Developed a comprehensive data pipeline using PySpark in Azure Databricks to streamline the process of loading, transforming, and managing data. The pipeline was designed to load CSV file data into Delta tables, perform member matching to identify active records, implement Change Data Capture (CDC) techniques, and finally, load the refined data into SQL Server for downstream analytics and use cases.
Roles and Responsibilities:
Pipeline Development: Designed and implemented a robust data pipeline using PySpark in Azure Databricks to handle large-scale data processing tasks.
Data Ingestion: Loaded CSV file data into Delta tables, ensuring data consistency, reliability, and optimized storage.
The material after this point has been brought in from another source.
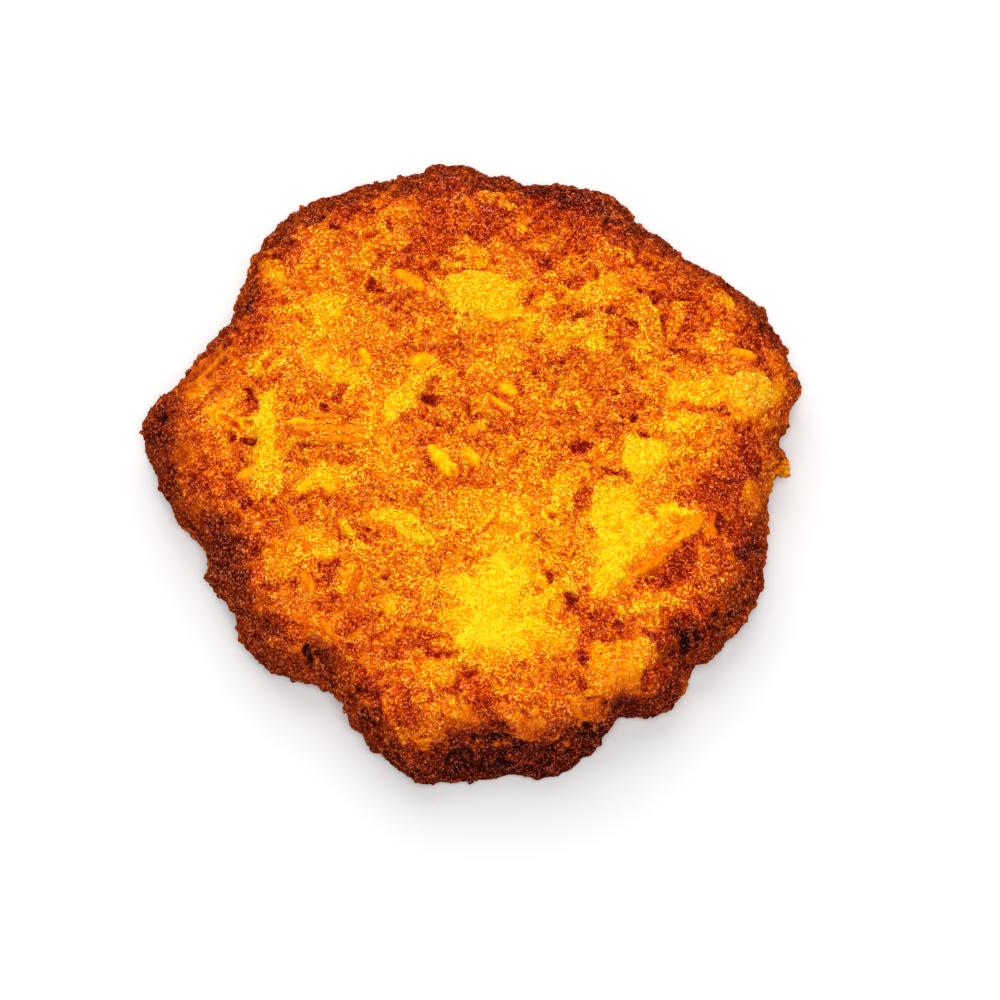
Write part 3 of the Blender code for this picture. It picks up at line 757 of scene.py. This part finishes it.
def dig_pits(surface, relief):
    """Sinks the pits into the relief, and says how dark each point is in them: painted shade."""
    dark = np.zeros(surface.count)
    for x, y, along, across, turn, depth, amount in PITS:
        d = oval_distance(surface.warped, x, y, along * OVAL_SPREAD, across * OVAL_SPREAD, turn)
        relief -= depth * hill(d) * surface.on_top
        dark = np.maximum(dark, amount / 100 * np.clip(1.1 - d, 0, 1) * surface.on_top)
    return dark


# Noises: (wavelength in millimetres, octaves, seed)
UNEVEN_NOISE = (1.9, 3, 11.0)
PORE_NOISE = (2.2, 2, 21.0)
CRAG_NOISE = (3.4, 5, 31.0)
CLOUD_NOISE = (9.0, 3, 3.0)
SEAM_NOISE = (4.5, 2, 90.0)
GRAINS = (1.5, 5.0)  # size and seed
# Relief, in millimetres
PIECE_RELIEF = 1.1
GRAIN_RELIEF = 0.24
GRAIN_MIDDLE = 0.6
UNEVEN_RELIEF = 0.18
PORE_START = 0.46  # noise above this opens a pore
PORE_DEPTH = 1.6
CRAGS = 1.1  # ragged crust on the wall, which is sunk as a whole to keep its outline
CRAGS_SUNK = 0.40
TOP_SUNK_MM = 0.4  # room for the pieces raised on the top
# Browning, with painted shade in the hollows and pores
BASE_TONE = 0.425
AREA_SHARE = 0.60
PIECE_SHARE = 0.42
CLOUDS = 0.06
SEAM_WIDTH_MM = 0.22
SEAM_TONE = 0.30
SEAM_MEAN = 0.02  # taken off everywhere, because the seams brown the whole
# Painted shade: hollows and pores darker, raised bits a little paler
CAVITY_SHADE_TONE = 0.65
CAVITY_LIMITS = (-0.25, 0.35)
PORE_SHADE_TONE = 0.5
TONE_LIMITS = (-0.1, 1.2)


def soft_limit(tone):
    """Browning above about 0.77 grows less than half as fast."""
    return np.minimum(tone, tone * 0.4 + 0.46)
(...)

Data Transformation: Conducted member matching processes to filter and extract active member records, ensuring data relevance and accuracy.
Change Data Capture (CDC): Applied CDC techniques to Delta tables to efficiently track and manage incremental data changes, maintaining an up-to-date dataset.
Data Integration: Loaded the processed and refined data into SQL Server, enabling seamless integration for downstream analytics and business intelligence use cases.
Optimization and Performance Tuning: Ensured the pipeline was optimized for performance, handling large datasets efficiently and minimizing processing time.
Collaboration: Worked closely with data analysts, engineers, and stakeholders to understand requirements and deliver solutions that meet business needs.